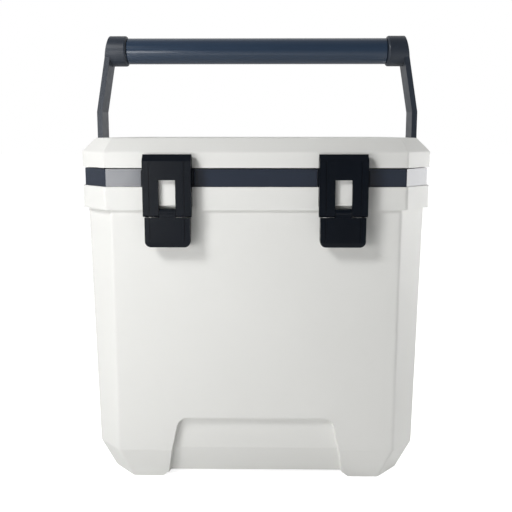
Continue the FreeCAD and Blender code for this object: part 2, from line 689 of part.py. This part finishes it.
def make_handle_crossbar():
    tube = rod_x(CROSSBAR_R, -CROSSBAR_END_X, CROSSBAR_END_X, PIVOT_Y, GRIP_Z)
    for side, name in SIDES:
        tube = tube.cut(handle_screw(side))
    return tube


def make_handle_screws():
    """One screw from each arm's outer face into the end of the crossbar."""
    return Part.makeCompound([handle_screw(side) for side, name in SIDES])


def make_grip_sleeve():
    reach = SOCKET_INNER_X - GRIP_GAP
    sleeve = rod_x(GRIP_R, -reach, reach, PIVOT_Y, GRIP_Z)
    ends = [edge for edge in sleeve.Edges if abs(abs(edge.CenterOfMass.x) - reach) < 0.01]
    sleeve = sleeve.makeFillet(GRIP_EDGE, ends)
    return sleeve.cut(rod_x(CROSSBAR_R + RUNNING_FIT, -reach, reach, PIVOT_Y, GRIP_Z))


def make_pivot_insert(side):
    return insert_socket(side, INSERT_R).cut(insert_socket(side, BOLT_R + RUNNING_FIT))


def make_pivot_washer(side):
    washer = rod_x(WASHER_R, side * WASHER_X[0], side * WASHER_X[1], PIVOT_Y, PIVOT_Z)
    return washer.cut(rod_x(BOLT_R, side * INSERT_END_X, side * ARM_OUTER_X, PIVOT_Y, PIVOT_Z))


def make_pivot_bolt(side):
    shank = rod_x(BOLT_R, side * BOLT_END_X, side * BOLT_HEAD_X[0], PIVOT_Y, PIVOT_Z)
    head = rod_x(BOLT_HEAD_R, side * BOLT_HEAD_X[0], side * BOLT_HEAD_X[1], PIVOT_Y, PIVOT_Z)
    rim = [edge for edge in head.Edges if abs(abs(edge.CenterOfMass.x) - BOLT_HEAD_X[1]) < 0.01]
    head = head.makeFillet(BOLT_EDGE_R, rim)
    socket_base = side * (BOLT_HEAD_X[0] + BOLT_SOCKET_FLOOR)
    hexagon = []
    for step in range(7):
        angle = math.radians(60 * step)
        y = PIVOT_Y + BOLT_SOCKET_R * math.cos(angle)
        z = PIVOT_Z + BOLT_SOCKET_R * math.sin(angle)
        hexagon.append(Vector(socket_base, y, z))
    socket = Part.Face(Part.makePolygon(hexagon)).extrude(RIGHT * side * BOLT_HEAD_R)
    return shank.fuse(head).cut(socket).removeSplitter()


def save(name, shape):
    if not shape.isValid():
        print("not valid:", name)
    print(name, len(shape.Solids), round(shape.Volume / 1000.0, 2), "cm3")
    shape.exportStep("parts/" + name + ".step")


def main():
    os.makedirs("parts", exist_ok=True)
    save("outer_shell", make_outer_shell())
    save("body_foam", make_body_foam())
    save("inner_liner", make_inner_liner())
    save("rim_collar", make_rim_collar())
    save("hinge_screws", make_hinge_screws(sum(BODY_LEAF_Z) / 2))
    save("lid_shell", make_lid_shell())
    save("lid_foam", make_lid_foam())
    save("lid_liner", make_lid_liner())
    save("lid_gasket", make_lid_gasket())
    save("lid_hinge_screws", make_hinge_screws(sum(LID_LEAF_Z) / 2))
    save("handle_crossbar", make_handle_crossbar())
    save("handle_screws", make_handle_screws())
    save("grip_sleeve", make_grip_sleeve())
    for side, name in SIDES:
        save("keeper_" + name, make_keeper(side))
        save("hinge_bracket_" + name, make_hinge_bracket(side))
        save("hinge_pin_" + name, make_hinge_pin(side))
        save("lid_hinge_leaf_" + name, make_lid_leaf(side))
        save("latch_pin_" + name, make_latch_pin(side))
        save("latch_frame_" + name, make_latch_frame(side))
        save("lever_pin_" + name, make_lever_pin(side))
        save("latch_lever_" + name, make_latch_lever(side))
        save("pivot_insert_" + name, make_pivot_insert(side))
        save("pivot_bolt_" + name, make_pivot_bolt(side))
        save("pivot_washer_" + name, make_pivot_washer(side))
        save("handle_arm_" + name, make_handle_arm(side))


main()
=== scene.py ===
import json
import math

import bpy
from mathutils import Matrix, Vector


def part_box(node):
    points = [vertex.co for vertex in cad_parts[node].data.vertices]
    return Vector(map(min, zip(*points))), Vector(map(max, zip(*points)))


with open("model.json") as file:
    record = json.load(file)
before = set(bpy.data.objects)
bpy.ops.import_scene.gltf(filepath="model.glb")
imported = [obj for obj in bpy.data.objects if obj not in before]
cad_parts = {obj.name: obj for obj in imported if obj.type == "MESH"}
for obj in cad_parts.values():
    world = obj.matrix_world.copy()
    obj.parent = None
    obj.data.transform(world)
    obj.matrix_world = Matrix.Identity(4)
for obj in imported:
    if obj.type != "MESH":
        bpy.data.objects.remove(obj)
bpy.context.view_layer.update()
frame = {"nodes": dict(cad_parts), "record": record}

# Places on the chest that the camera and the lights are set from, in metres.
FRONT_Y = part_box("outer_shell")[0].y
LID_TOP_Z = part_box("lid_shell")[1].z
SIDES = ("left", "right")

# Camera: a studio view of the front from just above lid height, looking a little down.
CAMERA_PLACE = (0.0086, FRONT_Y - 0.7135, LID_TOP_Z + 0.0044)
CAMERA_TILT = 7.95          # degrees below the horizon
CAMERA_TURN = 0.63          # degrees to the left
CAMERA_LENS = 45.4          # mm
CAMERA_SENSOR = 36.0        # mm
CAMERA_SHIFT_Y = -0.0623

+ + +

• WHAT TO WORK ON
Copy all data exactly, start to finish.

• THE ANSWER
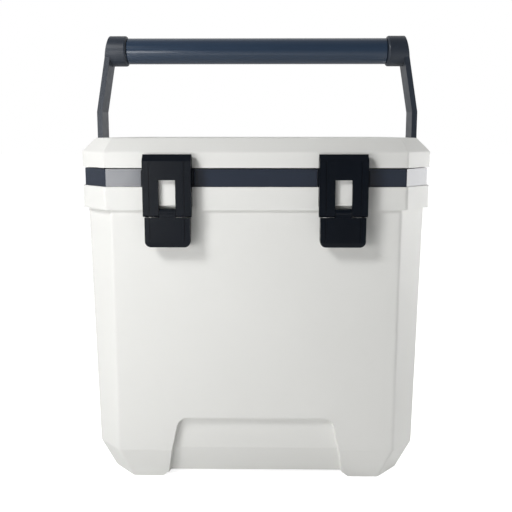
Continue the FreeCAD and Blender code for this object: part 2, from line 689 of part.py. This part finishes it.
def make_handle_crossbar():
    tube = rod_x(CROSSBAR_R, -CROSSBAR_END_X, CROSSBAR_END_X, PIVOT_Y, GRIP_Z)
    for side, name in SIDES:
        tube = tube.cut(handle_screw(side))
    return tube


def make_handle_screws():
    """One screw from each arm's outer face into the end of the crossbar."""
    return Part.makeCompound([handle_screw(side) for side, name in SIDES])


def make_grip_sleeve():
    reach = SOCKET_INNER_X - GRIP_GAP
    sleeve = rod_x(GRIP_R, -reach, reach, PIVOT_Y, GRIP_Z)
    ends = [edge for edge in sleeve.Edges if abs(abs(edge.CenterOfMass.x) - reach) < 0.01]
    sleeve = sleeve.makeFillet(GRIP_EDGE, ends)
    return sleeve.cut(rod_x(CROSSBAR_R + RUNNING_FIT, -reach, reach, PIVOT_Y, GRIP_Z))


def make_pivot_insert(side):
    return insert_socket(side, INSERT_R).cut(insert_socket(side, BOLT_R + RUNNING_FIT))


def make_pivot_washer(side):
    washer = rod_x(WASHER_R, side * WASHER_X[0], side * WASHER_X[1], PIVOT_Y, PIVOT_Z)
    return washer.cut(rod_x(BOLT_R, side * INSERT_END_X, side * ARM_OUTER_X, PIVOT_Y, PIVOT_Z))


def make_pivot_bolt(side):
    shank = rod_x(BOLT_R, side * BOLT_END_X, side * BOLT_HEAD_X[0], PIVOT_Y, PIVOT_Z)
    head = rod_x(BOLT_HEAD_R, side * BOLT_HEAD_X[0], side * BOLT_HEAD_X[1], PIVOT_Y, PIVOT_Z)
    rim = [edge for edge in head.Edges if abs(abs(edge.CenterOfMass.x) - BOLT_HEAD_X[1]) < 0.01]
    head = head.makeFillet(BOLT_EDGE_R, rim)
    socket_base = side * (BOLT_HEAD_X[0] + BOLT_SOCKET_FLOOR)
    hexagon = []
    for step in range(7):
        angle = math.radians(60 * step)
        y = PIVOT_Y + BOLT_SOCKET_R * math.cos(angle)
        z = PIVOT_Z + BOLT_SOCKET_R * math.sin(angle)
        hexagon.append(Vector(socket_base, y, z))
    socket = Part.Face(Part.makePolygon(hexagon)).extrude(RIGHT * side * BOLT_HEAD_R)
    return shank.fuse(head).cut(socket).removeSplitter()


def save(name, shape):
    if not shape.isValid():
        print("not valid:", name)
    print(name, len(shape.Solids), round(shape.Volume / 1000.0, 2), "cm3")
    shape.exportStep("parts/" + name + ".step")


def main():
    os.makedirs("parts", exist_ok=True)
    save("outer_shell", make_outer_shell())
    save("body_foam", make_body_foam())
    save("inner_liner", make_inner_liner())
    save("rim_collar", make_rim_collar())
    save("hinge_screws", make_hinge_screws(sum(BODY_LEAF_Z) / 2))
    save("lid_shell", make_lid_shell())
    save("lid_foam", make_lid_foam())
    save("lid_liner", make_lid_liner())
    save("lid_gasket", make_lid_gasket())
    save("lid_hinge_screws", make_hinge_screws(sum(LID_LEAF_Z) / 2))
    save("handle_crossbar", make_handle_crossbar())
    save("handle_screws", make_handle_screws())
    save("grip_sleeve", make_grip_sleeve())
    for side, name in SIDES:
        save("keeper_" + name, make_keeper(side))
        save("hinge_bracket_" + name, make_hinge_bracket(side))
        save("hinge_pin_" + name, make_hinge_pin(side))
        save("lid_hinge_leaf_" + name, make_lid_leaf(side))
        save("latch_pin_" + name, make_latch_pin(side))
        save("latch_frame_" + name, make_latch_frame(side))
        save("lever_pin_" + name, make_lever_pin(side))
        save("latch_lever_" + name, make_latch_lever(side))
        save("pivot_insert_" + name, make_pivot_insert(side))
        save("pivot_bolt_" + name, make_pivot_bolt(side))
        save("pivot_washer_" + name, make_pivot_washer(side))
        save("handle_arm_" + name, make_handle_arm(side))


main()
=== scene.py ===
import json
import math

import bpy
from mathutils import Matrix, Vector


def part_box(node):
    points = [vertex.co for vertex in cad_parts[node].data.vertices]
    return Vector(map(min, zip(*points))), Vector(map(max, zip(*points)))


with open("model.json") as file:
    record = json.load(file)
before = set(bpy.data.objects)
bpy.ops.import_scene.gltf(filepath="model.glb")
imported = [obj for obj in bpy.data.objects if obj not in before]
cad_parts = {obj.name: obj for obj in imported if obj.type == "MESH"}
for obj in cad_parts.values():
    world = obj.matrix_world.copy()
    obj.parent = None
    obj.data.transform(world)
    obj.matrix_world = Matrix.Identity(4)
for obj in imported:
    if obj.type != "MESH":
        bpy.data.objects.remove(obj)
bpy.context.view_layer.update()
frame = {"nodes": dict(cad_parts), "record": record}

# Places on the chest that the camera and the lights are set from, in metres.
FRONT_Y = part_box("outer_shell")[0].y
LID_TOP_Z = part_box("lid_shell")[1].z
SIDES = ("left", "right")

# Camera: a studio view of the front from just above lid height, looking a little down.
CAMERA_PLACE = (0.0086, FRONT_Y - 0.7135, LID_TOP_Z + 0.0044)
CAMERA_TILT = 7.95          # degrees below the horizon
CAMERA_TURN = 0.63          # degrees to the left
CAMERA_LENS = 45.4          # mm
CAMERA_SENSOR = 36.0        # mm
CAMERA_SHIFT_Y = -0.0623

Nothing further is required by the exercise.